### [Prompt]
Please quote the material exactly, every line of it.

### [Information provided]
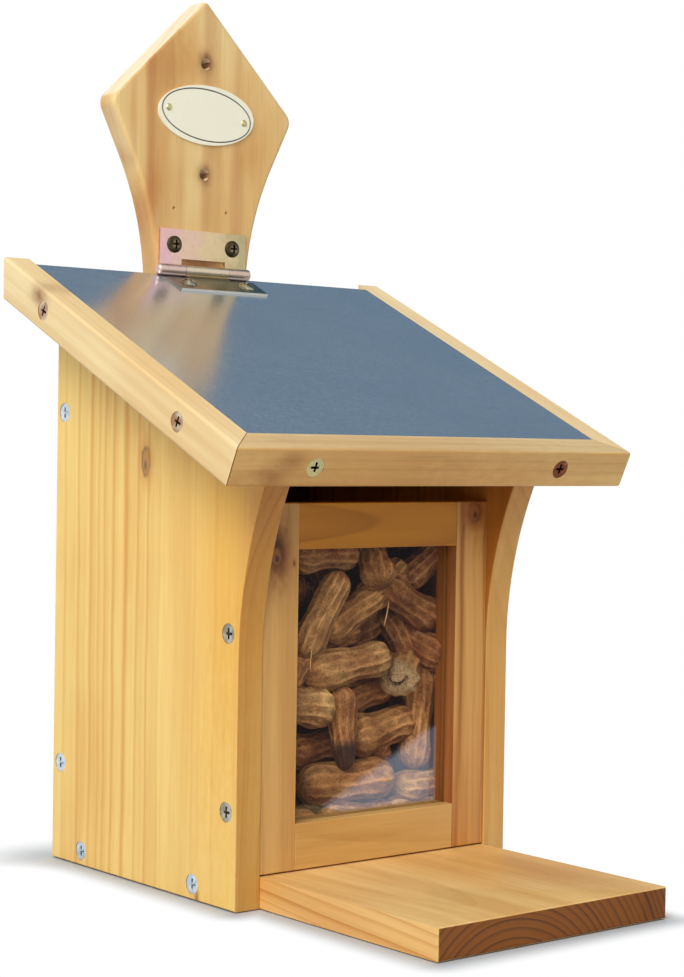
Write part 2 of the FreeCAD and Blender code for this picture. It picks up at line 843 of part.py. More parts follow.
def settled(nut, heap, pick):
    """The nut at the lowest of some places, nudged on downwards from there."""
    drops = [heap.let_down(nut.thrown(pick)) for _ in range(nut_tries)]
    lowest = min(drops, key=lambda drop: drop.height)
    for move in range(nut_settling_moves):
        trial = heap.let_down(lowest.nudged(pick, 1 - move / nut_settling_moves))
        if trial.height < lowest.height:
            lowest = trial
    return lowest


def fill(heap, pick, top):
    """Lets random nuts down until none fits under a height, and gives them back."""
    nuts = []
    misses = {True: 0, False: 0}
    while min(misses.values()) < nut_misses_allowed:
        at_pane = pick.random() < nut_pane_share
        if misses[at_pane] >= nut_misses_allowed:
            at_pane = not at_pane
        nut = settled(picked_nut(pick, at_pane), heap, pick)
        if nut.height + nut.rise > top:
            misses[at_pane] += 1
            continue
        heap.add(nut)
        nuts.append(nut)
    return nuts


def nuts():
    """Shells that fill the box behind the window."""
    pick = random.Random(nut_seed)
    heap = Heap()
    heaped = []
    for x, height, behind, lean, heading, length, radius in window_nuts:
        nut = Nut(length, radius, lean, heading, x, 0, True)
        nut.y += behind
        heaped += fill(heap, pick, height - nut.rise)
        if heap.let_down(nut).height + nut.rise <= nut_fill_height:
            heap.add(nut)
            heaped.append(nut)
    heaped += fill(heap, pick, nut_fill_height)
    return [nut.shell() for nut in heaped]


def main():
    os.makedirs("parts", exist_ok=True)
    screw = wood_screw()
    for side, word in ((-1, "left"), (1, "right")):
        export("side_panel_" + word, side_panel(side))
        for row in screw_rows:
            export(row + "_screws_" + word, side_screws(screw, side, row))
        export("roof_trim_" + word, side_trim(side))
        export("trim_screws_" + word, trim_screws(screw, side))
    export("roof_trim_front", front_trim())
    export("trim_screws_front", trim_screws(screw, 0))
    export("floor_board", floor_board())
    export("back_board", back_board())
    export("frame_stile_left", frame_member((-inner_half, frame_bottom), (-opening_half, frame_top)))
    export("frame_stile_right", frame_member((opening_half, frame_bottom), (inner_half, frame_top)))
    export("frame_rail_bottom",
           frame_member((-opening_half, frame_bottom), (opening_half, opening_bottom)))
    export("frame_rail_top", frame_member((-opening_half, opening_top), (opening_half, frame_top)))
    export("frame_staples", frame_staples(0))
    export("window_pane", window_pane())
    export("roof_board", roof_board())
    export("roof_sheet", roof_sheet())
    export("hinge_leaf_upper", upper_leaf())
    export("hinge_leaf_lower", lower_leaf())
    export("hinge_pin", hinge_pin())
    export("hinge_screws_upper", upper_screws(hinge_screw()))
    export("hinge_screws_lower", lower_screws(hinge_screw()))
    export("oval_plate", oval_plate())
    export("plate_nails", nails_in_place(nail()))
    export("nuts", nuts())
    print("hinge axis at y", round(hinge_point.y, 4), "z", round(hinge_point.z, 4))


main()
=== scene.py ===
# %% [markdown]
# # A squirrel feeder box
#
# The feeder is a narrow wooden box that hangs on a tree. It has a window in a small frame, a
# landing board, a sloping lid clad with thin sheet metal, and a tall back board that ends in a
# diamond head. Its boards, screws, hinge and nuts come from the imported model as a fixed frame,
# and nothing there is moved. This script gives them their finishes, replaces the plain nuts with
# ridged shells, and sets the camera, the light and the floor.

import math

import bpy
import numpy as np
from mathutils import Matrix, Vector


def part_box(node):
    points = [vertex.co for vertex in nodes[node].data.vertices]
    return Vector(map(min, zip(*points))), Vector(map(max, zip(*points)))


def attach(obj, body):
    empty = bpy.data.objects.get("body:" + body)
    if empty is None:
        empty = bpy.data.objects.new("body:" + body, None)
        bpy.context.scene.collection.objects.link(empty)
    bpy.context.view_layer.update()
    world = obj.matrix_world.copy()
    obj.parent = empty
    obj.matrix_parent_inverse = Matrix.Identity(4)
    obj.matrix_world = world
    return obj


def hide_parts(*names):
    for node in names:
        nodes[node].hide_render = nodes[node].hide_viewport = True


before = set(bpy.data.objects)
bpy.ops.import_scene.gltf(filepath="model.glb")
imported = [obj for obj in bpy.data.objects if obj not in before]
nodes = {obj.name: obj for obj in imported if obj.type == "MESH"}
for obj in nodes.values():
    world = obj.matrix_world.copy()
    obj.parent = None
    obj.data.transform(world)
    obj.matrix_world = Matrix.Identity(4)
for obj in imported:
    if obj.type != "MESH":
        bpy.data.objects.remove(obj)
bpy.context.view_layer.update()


def put_down():
    """Leave edit mode and select nothing, so that the next operator acts on what it is given."""
    if bpy.context.mode != "OBJECT":
        bpy.ops.object.mode_set(mode="OBJECT")
    bpy.ops.object.select_all(action="DESELECT")


put_down()

# %% [markdown]
# ## The camera
#
# The photograph was taken from the front left, at about the height of the lid's front edge, with
# a long lens. The place and the three angles below were solved from its straight edges. A camera
# looks along its own -Z, so its rotation is built from three directions: right, up and backwards.

# %% Place the camera
yaw, pitch, roll = math.radians(39.22), math.radians(-1.206), math.radians(0.889)
ahead = Vector((math.sin(yaw) * math.cos(pitch), math.cos(yaw) * math.cos(pitch), math.sin(pitch)))
level = Vector((math.cos(yaw), -math.sin(yaw), 0))
upright = level.cross(ahead)
right = level * math.cos(roll) + upright * math.sin(roll)
above = upright * math.cos(roll) - level * math.sin(roll)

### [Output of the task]
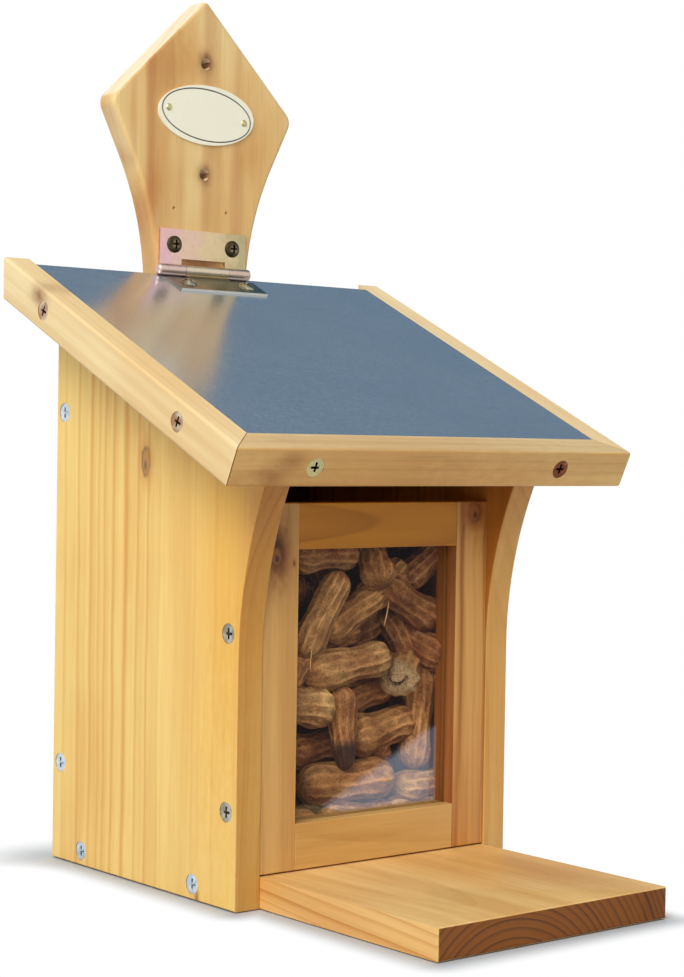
Write part 2 of the FreeCAD and Blender code for this picture. It picks up at line 843 of part.py. More parts follow.
def settled(nut, heap, pick):
    """The nut at the lowest of some places, nudged on downwards from there."""
    drops = [heap.let_down(nut.thrown(pick)) for _ in range(nut_tries)]
    lowest = min(drops, key=lambda drop: drop.height)
    for move in range(nut_settling_moves):
        trial = heap.let_down(lowest.nudged(pick, 1 - move / nut_settling_moves))
        if trial.height < lowest.height:
            lowest = trial
    return lowest


def fill(heap, pick, top):
    """Lets random nuts down until none fits under a height, and gives them back."""
    nuts = []
    misses = {True: 0, False: 0}
    while min(misses.values()) < nut_misses_allowed:
        at_pane = pick.random() < nut_pane_share
        if misses[at_pane] >= nut_misses_allowed:
            at_pane = not at_pane
        nut = settled(picked_nut(pick, at_pane), heap, pick)
        if nut.height + nut.rise > top:
            misses[at_pane] += 1
            continue
        heap.add(nut)
        nuts.append(nut)
    return nuts


def nuts():
    """Shells that fill the box behind the window."""
    pick = random.Random(nut_seed)
    heap = Heap()
    heaped = []
    for x, height, behind, lean, heading, length, radius in window_nuts:
        nut = Nut(length, radius, lean, heading, x, 0, True)
        nut.y += behind
        heaped += fill(heap, pick, height - nut.rise)
        if heap.let_down(nut).height + nut.rise <= nut_fill_height:
            heap.add(nut)
            heaped.append(nut)
    heaped += fill(heap, pick, nut_fill_height)
    return [nut.shell() for nut in heaped]


def main():
    os.makedirs("parts", exist_ok=True)
    screw = wood_screw()
    for side, word in ((-1, "left"), (1, "right")):
        export("side_panel_" + word, side_panel(side))
        for row in screw_rows:
            export(row + "_screws_" + word, side_screws(screw, side, row))
        export("roof_trim_" + word, side_trim(side))
        export("trim_screws_" + word, trim_screws(screw, side))
    export("roof_trim_front", front_trim())
    export("trim_screws_front", trim_screws(screw, 0))
    export("floor_board", floor_board())
    export("back_board", back_board())
    export("frame_stile_left", frame_member((-inner_half, frame_bottom), (-opening_half, frame_top)))
    export("frame_stile_right", frame_member((opening_half, frame_bottom), (inner_half, frame_top)))
    export("frame_rail_bottom",
           frame_member((-opening_half, frame_bottom), (opening_half, opening_bottom)))
    export("frame_rail_top", frame_member((-opening_half, opening_top), (opening_half, frame_top)))
    export("frame_staples", frame_staples(0))
    export("window_pane", window_pane())
    export("roof_board", roof_board())
    export("roof_sheet", roof_sheet())
    export("hinge_leaf_upper", upper_leaf())
    export("hinge_leaf_lower", lower_leaf())
    export("hinge_pin", hinge_pin())
    export("hinge_screws_upper", upper_screws(hinge_screw()))
    export("hinge_screws_lower", lower_screws(hinge_screw()))
    export("oval_plate", oval_plate())
    export("plate_nails", nails_in_place(nail()))
    export("nuts", nuts())
    print("hinge axis at y", round(hinge_point.y, 4), "z", round(hinge_point.z, 4))


main()
=== scene.py ===
# %% [markdown]
# # A squirrel feeder box
#
# The feeder is a narrow wooden box that hangs on a tree. It has a window in a small frame, a
# landing board, a sloping lid clad with thin sheet metal, and a tall back board that ends in a
# diamond head. Its boards, screws, hinge and nuts come from the imported model as a fixed frame,
# and nothing there is moved. This script gives them their finishes, replaces the plain nuts with
# ridged shells, and sets the camera, the light and the floor.

import math

import bpy
import numpy as np
from mathutils import Matrix, Vector


def part_box(node):
    points = [vertex.co for vertex in nodes[node].data.vertices]
    return Vector(map(min, zip(*points))), Vector(map(max, zip(*points)))


def attach(obj, body):
    empty = bpy.data.objects.get("body:" + body)
    if empty is None:
        empty = bpy.data.objects.new("body:" + body, None)
        bpy.context.scene.collection.objects.link(empty)
    bpy.context.view_layer.update()
    world = obj.matrix_world.copy()
    obj.parent = empty
    obj.matrix_parent_inverse = Matrix.Identity(4)
    obj.matrix_world = world
    return obj


def hide_parts(*names):
    for node in names:
        nodes[node].hide_render = nodes[node].hide_viewport = True


before = set(bpy.data.objects)
bpy.ops.import_scene.gltf(filepath="model.glb")
imported = [obj for obj in bpy.data.objects if obj not in before]
nodes = {obj.name: obj for obj in imported if obj.type == "MESH"}
for obj in nodes.values():
    world = obj.matrix_world.copy()
    obj.parent = None
    obj.data.transform(world)
    obj.matrix_world = Matrix.Identity(4)
for obj in imported:
    if obj.type != "MESH":
        bpy.data.objects.remove(obj)
bpy.context.view_layer.update()


def put_down():
    """Leave edit mode and select nothing, so that the next operator acts on what it is given."""
    if bpy.context.mode != "OBJECT":
        bpy.ops.object.mode_set(mode="OBJECT")
    bpy.ops.object.select_all(action="DESELECT")


put_down()

# %% [markdown]
# ## The camera
#
# The photograph was taken from the front left, at about the height of the lid's front edge, with
# a long lens. The place and the three angles below were solved from its straight edges. A camera
# looks along its own -Z, so its rotation is built from three directions: right, up and backwards.

# %% Place the camera
yaw, pitch, roll = math.radians(39.22), math.radians(-1.206), math.radians(0.889)
ahead = Vector((math.sin(yaw) * math.cos(pitch), math.cos(yaw) * math.cos(pitch), math.sin(pitch)))
level = Vector((math.cos(yaw), -math.sin(yaw), 0))
upright = level.cross(ahead)
right = level * math.cos(roll) + upright * math.sin(roll)
above = upright * math.cos(roll) - level * math.sin(roll)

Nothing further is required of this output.